**EXERCISE AIM**. Report the count of lines below that include "from", without any other text.

**MATERIAL**.
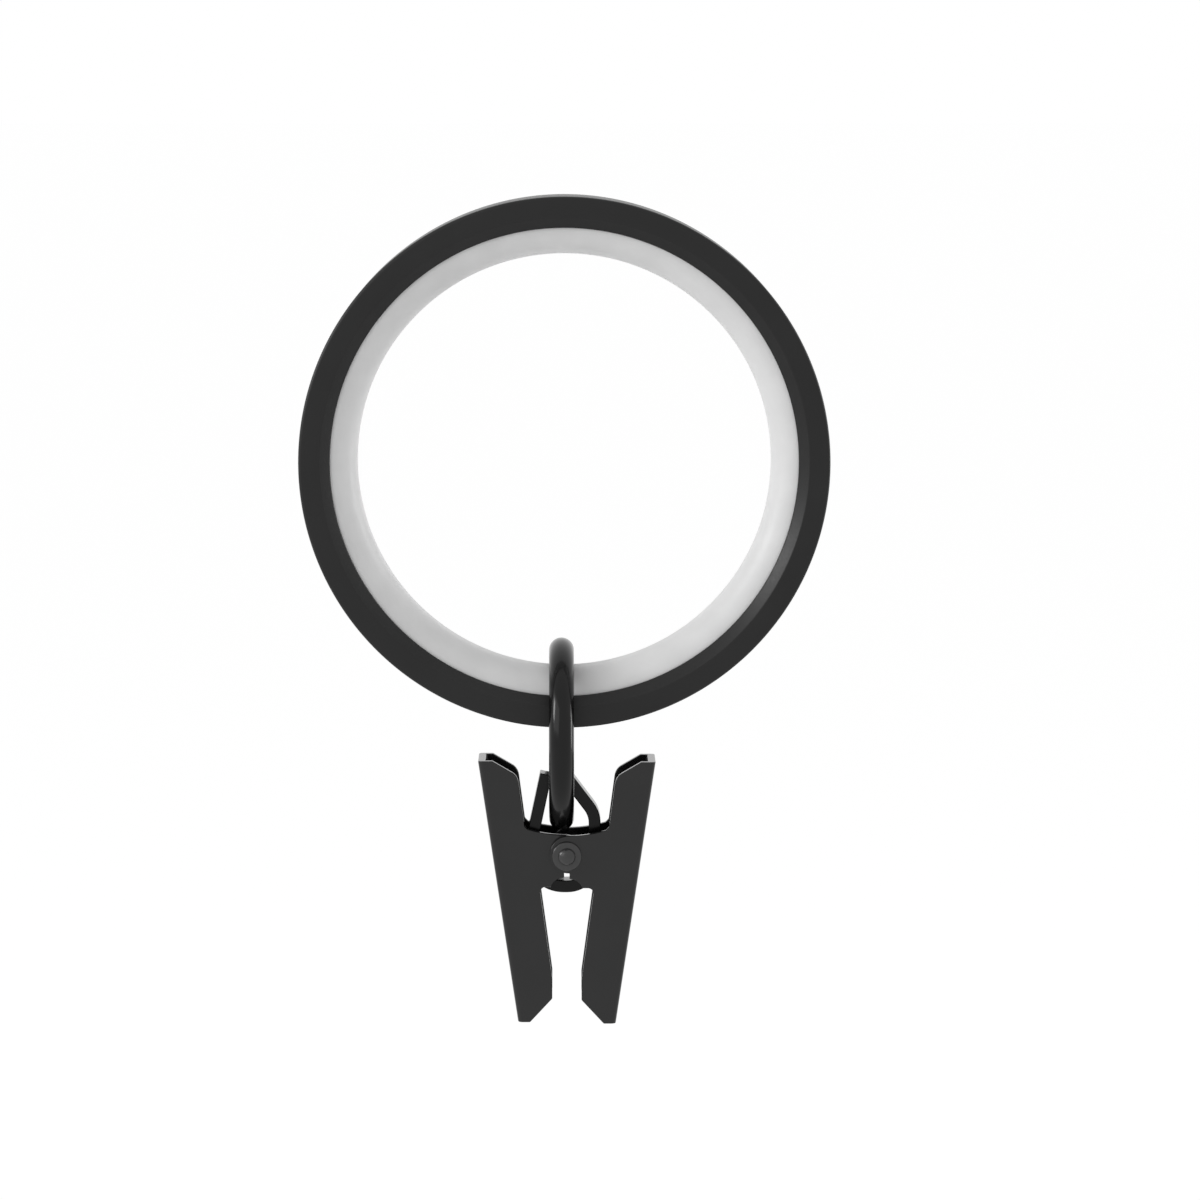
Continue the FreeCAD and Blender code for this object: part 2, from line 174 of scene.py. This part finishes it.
add(powder_coat, "ShaderNodeOutputMaterial", links={"Surface": coat.outputs["BSDF"]})

# The section of the channel, from the front lip over the outside and the back lip to the inside
lip_r = ring_r - lip_height
inside_r = ring_r - ring_sheet
inside_y = ring_y - ring_sheet
edge_y = ring_y - bevel_depth
face_r = lip_r + bevel_width
channel = rounded([
    (lip_r, -edge_y, lip_round),
    (face_r, -ring_y, lip_round),
    (ring_r, -ring_y, ring_corner),
    (ring_r, ring_y, ring_corner),
    (face_r, ring_y, lip_round),
    (lip_r, edge_y, lip_round),
    (lip_r, inside_y, 0),
    (inside_r, inside_y, inner_break),
    (inside_r, -inside_y, inner_break),
    (lip_r, -inside_y, 0),
])
steel_ring = mesh_piece("rolled_ring", *turned_ring(channel, RING_TURNS), powder_coat)
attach(steel_ring, "ring")
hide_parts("steel_ring")

# Sliding liner
# A ring moulded in natural white acetal, snapped into the steel channel. Its round crown is what
# slides on the rod.

liner_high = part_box("ring_liner")[1]
liner_r = liner_high.z
liner_y = liner_high.y
throat_r = 19.0 * MM
crown_round = 2.5 * MM
CROWN_STEPS = 14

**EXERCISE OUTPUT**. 2